Di Indonesia baru ada satu polisi yang bisa meraih gelar doktor (PhD)
dan kemudian diangkat menjadi profesor dalam ilmu administrasi negara.
Keberuntungan dan koinsidensi sejarah menyebabkan dirinya memegang
jabatan penting di dalam pemerintahan Republik Indonesia. Menjadi Kepala
Polisi Republik Indonesia, Ketua Lembaga Administrasi Negara, Menteri
Tenaga Kerja, Duta Besar Indonesia untuk Republik Federasi Jerman,
anggota DPR-GR, MPRS dan DPA dan berbagai jabatan lainnya.
Kesempatan-kesempatan yang diperoleh Awaloedin membuat dirinya
menjadi ahli tidak saja dalam soal kepolisian, tetapi juga administrasi
negara dan sumber daya manusia.
Dalam wawancara selama lebih tiga jam, Jenderal Polisi Purnawirawan
Awaloedin Djamin kelahiran Padang 26 September 1927 itu, memang banyak
berbicara tentang berbagai masalah, termasuk masalah administrasi negara
dan sumber daya manusia. Tetapi penulisan lebih difokuskan kepada
masalah kepolisian. Pada masa itu, Kepolisian RI masih bergabung dengan
ABRI, belum terpisah seperti sekarang.
Pak Awaloedin berpendapat, polisi masa depan bergerak di
tengah-tengah kemajuan dan tidak boleh seperti katak di bawah tempurung.

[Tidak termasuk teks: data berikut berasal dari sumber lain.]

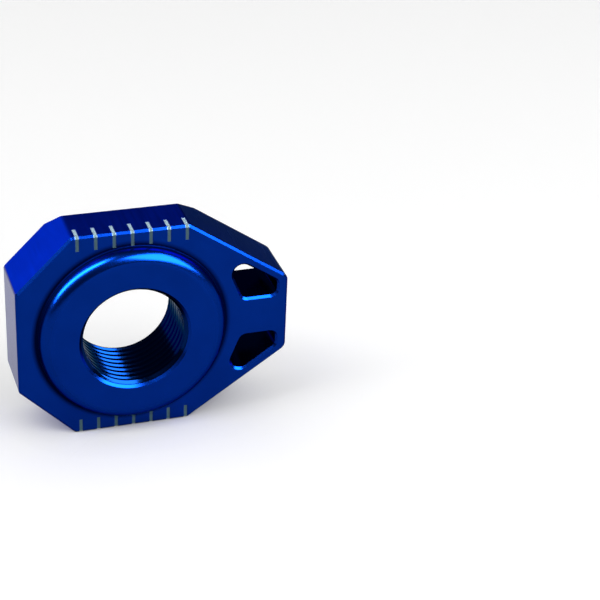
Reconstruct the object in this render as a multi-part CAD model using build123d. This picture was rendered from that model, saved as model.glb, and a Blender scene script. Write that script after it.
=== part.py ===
from build123d import *
from math import atan2, cos, degrees, radians, sin, sqrt
import os

# Axle block of a motorcycle chain adjuster, machined from one piece of aluminium.
# All lengths are in millimetres, all angles in degrees.
# X points to the narrow end, Y from the boss through to the back, Z up.
# The origin lies on the bore's axis, halfway through the plate.

# Plate, seen from the front
plate_height = 41.0
plate_thickness = 12.0
blunt_end_reach = 21.2       # bore axis to the blunt end
narrow_end_reach = 29.7      # bore axis to the narrow end
narrow_end_height = 15.3
corner_cut = 10.3            # 45 degree cuts beside the blunt end
shoulder_reach = 10.7        # bore axis to where the long edges start to taper
corner_radius = 1.0
nose_radius = 1.8            # the two corners of the narrow end
edge_break = 0.4             # small chamfer round the front and back faces
back_bevel = 3.0             # 45 degree bevel along the back of both long edges

# Round boss on the front face
boss_radius = 17.5
boss_height = 2.8
rim_radius = 2.4             # rounding of the boss's outer edge
root_radius = 0.3            # hollow where the boss meets the plate

# Bore for the axle's thread, at the thread's nominal size
bore_radius = 10.0
front_lead_in = 0.45
back_lead_in = 1.0

# The two windows beside the narrow end, mirror images of each other
slope_web = 1.8              # wall left along the tapering edge
end_web = 2.0                # wall left along the narrow end
rib_height = 7.9             # solid left between the two windows
window_offset = 21.0         # bore axis to the window's slanted side
window_lean = 22.0           # lean of that side from the vertical
window_radius = 1.3
window_tip_radius = 1.85     # the acute corner, beside the tapering edge
window_back_break = 1.0      # chamfer round each window on the back face

# Graduation marks: shallow grooves that run over the front corner of both long edges
mark_count = 7
mark_pitch = 3.35
mark_row_offset = 0.2        # middle mark from the bore axis, towards the narrow end
mark_width = 0.75
mark_depth = 0.12
mark_front_length = 2.85     # leg on the front face
mark_side_length = 3.3       # leg on the long edge

# Places worked out from the sizes above
top_z = plate_height / 2
front_y = -plate_thickness / 2
back_y = plate_thickness / 2
boss_y = front_y - boss_height
narrow_end_z = narrow_end_height / 2
front_plane = Plane.XZ.offset(-front_y)


def rounded_polygon(corners, radii):
    """Flat polygon with its own rounding at each corner."""
    shape = make_face(Polyline(*corners, close=True))
    for corner, radius in zip(corners, radii):
        shape = fillet(shape.vertices().sort_by_distance(corner)[0], radius)
    return shape


def plate_outline():
    """Eight-sided outline of the plate in X and Z."""
    upper = [
        (-blunt_end_reach, top_z - corner_cut),
        (corner_cut - blunt_end_reach, top_z),
        (shoulder_reach, top_z),
        (narrow_end_reach, narrow_end_z),
    ]
    upper_radii = [corner_radius, corner_radius, corner_radius, nose_radius]
    lower = [(x, -z) for x, z in reversed(upper)]
    return rounded_polygon(upper + lower, upper_radii + upper_radii[::-1])


def side_profile():
    """The plate's section in Y and Z: a strip with both back corners bevelled."""
    upper = [
        (front_y, top_z),
        (back_y - back_bevel, top_z),
        (back_y, top_z - back_bevel),
    ]
    lower = [(y, -z) for y, z in reversed(upper)]
    return make_face(Polyline(*upper, *lower, close=True))


def meet(first, second):
    """Where two lines cross. A line is its normal's angle and its distance from the bore axis."""
    (a, p), (b, q) = first, second
    a, b = radians(a), radians(b)
    x = (p * sin(b) - q * sin(a)) / sin(b - a)
    z = (q * cos(a) - p * cos(b)) / sin(b - a)
    return x, z


def window():
    """Upper window: four straight sides between the boss, the taper, the narrow end and the rib."""
    slope_angle = degrees(atan2(narrow_end_reach - shoulder_reach, top_z - narrow_end_z))
    edge_distance = shoulder_reach * cos(radians(slope_angle)) + top_z * sin(radians(slope_angle))
    slanted = (window_lean, window_offset)
    slope = (slope_angle, edge_distance - slope_web)
    end = (0, narrow_end_reach - end_web)
    rib = (90, rib_height / 2)
    corners = [meet(slanted, slope), meet(slope, end), meet(end, rib), meet(rib, slanted)]
    return rounded_polygon(corners, [window_tip_radius] + [window_radius] * 3)


def plate():
    """Bevelled plate with both windows through it and every front and back edge broken."""
    body = extrude(front_plane * plate_outline(), -plate_thickness)
    past_both_ends = blunt_end_reach + narrow_end_reach
    body &= extrude(Plane.YZ * side_profile(), past_both_ends, both=True)
    upper_window = extrude(front_plane * window(), -plate_thickness)
    body -= upper_window + mirror(upper_window, Plane.XY)
    faces = body.faces().sort_by(Axis.Y)
    body = chamfer(faces[0].edges() + faces[-1].outer_wire().edges(), edge_break)
    back_face = body.faces().sort_by(Axis.Y)[-1]
    window_edges = [edge for wire in back_face.inner_wires() for edge in wire.edges()]
    return chamfer(window_edges, window_back_break)


def add_boss(body):
    """Round boss with a full rounded rim and a small hollow at its root."""
    body += extrude(front_plane * Circle(boss_radius), boss_height)
    rim = body.edges().sort_by(Axis.Y)[0]
    body = fillet(rim, rim_radius)
    widest_circles = body.edges().filter_by(GeomType.CIRCLE).group_by(SortBy.LENGTH)[-1]
    root = widest_circles.sort_by(Axis.Y)[-1]
    return fillet(root, root_radius)


def bore():
    """What the axle's hole takes away: a straight bore with a lead-in at each end."""
    section = Polyline(
        (0, boss_y),
        (bore_radius + front_lead_in, boss_y),
        (bore_radius, boss_y + front_lead_in),
        (bore_radius, back_y - back_lead_in),
        (bore_radius + back_lead_in, back_y),
        (0, back_y),
        close=True,
    )
    return revolve(make_face(section), Axis.Y)


def mark():
    """One groove of even depth over the chamfered front corner of the upper long edge."""
    clear = mark_width
    bend = edge_break + mark_depth * (sqrt(2) - 1)
    section = Polyline(
        (front_y + mark_side_length, top_z + clear),
        (front_y + mark_side_length, top_z - mark_depth),
        (front_y + bend, top_z - mark_depth),
        (front_y + mark_depth, top_z - bend),
        (front_y + mark_depth, top_z - mark_front_length),
        (front_y - clear, top_z - mark_front_length),
        (front_y - clear, top_z + clear),
        close=True,
    )
    return extrude(Plane.YZ * make_face(section), mark_width / 2, both=True)


def marks():
    """Both rows of graduation marks, on the upper and the lower long edge."""
    first = mark_row_offset - mark_pitch * (mark_count - 1) / 2
    upper = [Pos(first + i * mark_pitch, 0, 0) * mark() for i in range(mark_count)]
    return upper + [mirror(groove, Plane.XY) for groove in upper]


def axle_block():
    block = add_boss(plate()) - bore()
    return block - marks()


os.makedirs("parts", exist_ok=True)
export_step(axle_block(), "parts/axle_block.step")
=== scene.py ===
import math

import bpy
import numpy as np
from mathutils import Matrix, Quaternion, Vector


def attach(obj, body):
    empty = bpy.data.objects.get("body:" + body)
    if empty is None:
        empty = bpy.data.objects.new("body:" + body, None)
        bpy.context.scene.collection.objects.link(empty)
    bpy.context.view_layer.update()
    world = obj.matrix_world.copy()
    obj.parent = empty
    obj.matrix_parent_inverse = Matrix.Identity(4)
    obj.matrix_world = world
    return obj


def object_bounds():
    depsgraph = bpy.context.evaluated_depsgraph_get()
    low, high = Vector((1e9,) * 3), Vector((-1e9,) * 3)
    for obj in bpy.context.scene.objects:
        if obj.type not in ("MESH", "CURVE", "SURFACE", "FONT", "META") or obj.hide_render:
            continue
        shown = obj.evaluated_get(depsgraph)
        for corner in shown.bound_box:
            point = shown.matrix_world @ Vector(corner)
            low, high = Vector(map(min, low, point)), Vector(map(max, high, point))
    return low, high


MM = 0.001

# Graduation marks, as they are cut into the block (mm)
MARK_PITCH = 3.35
MARK_ROW_OFFSET = 0.2
MARK_HALF_WIDTH = 0.375
MARK_SOFT_EDGE = 0.17
MARK_ROW_HALF_LENGTH = 10.9
MARK_FRONT_FROM_Z = 17.65    # inner end of the leg on the front face
MARK_FRONT_TO_Y = -5.5       # the leg on the front face and the corner lie in front of this
MARK_BEND_FROM_Z = 20.05     # where the front face turns into the corner's chamfer
MARK_SIDE_FROM_Z = 20.0
MARK_SIDE_TO_Y = -2.7        # back end of the leg on the long edge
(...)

Polisi yang bertugas, harus bisa menguasai wilayahnya, kebiasaannya,
suku bangsanya, keadaan ekonominya, wataknya.
“Lulusan PTIK itu harus jadi police middle manager. Dia
tidak hanya jadi pemimpin anggotanya, ia juga harus berusaha
meningkatkan diri menjadi pemimpin masyarakat lingkungannya. Jadi harus
keluar. Kapolres misalnya, selain jadi pemimpin anak buahnya, juga harus
jadi pemimpin masyarakat luas di lingkungannya. Mengembangkan diri jadi
pemimpin, tidak gampang. Masyarakat sekarang adalah masyarakat yang
kompleks. Kalau Polri saja tidak bisa mengantisipasi ini, ya susah. Kita
bertugas di tengah-tengah mereka,” demikian pendapat Pak Awaloedin
Djamin yang disampaikan dalam wawancara tersebut.
Wawancara dilakukan pada 1992 ketika Polri masih di bawah Panglima
ABRI dan ketika anggaran Polri masih harus dibagi-bagi dengan tiga
angkatan lainnya. Tentu saja situasi saat ini sudah berubah karena sejak
2000, pascareformasi, Polri tidak lagi bagian dari ABRI, tetapi sudah
di bawah Presiden.
Desember
1979: Kepala Kepolisian RI Letjen Awaloedin Djamin menerima kunjungan
kehormatan Kepala Kepolisian Filipina Mayjen Fidel V Ramos. (Catatan:
Fidel Ramos kemudian terpilih sebagai Presiden Filipina periode
1992-1998). FOTO: DOKUMENTASI KOMPAS/Dinas Peneragan Polri.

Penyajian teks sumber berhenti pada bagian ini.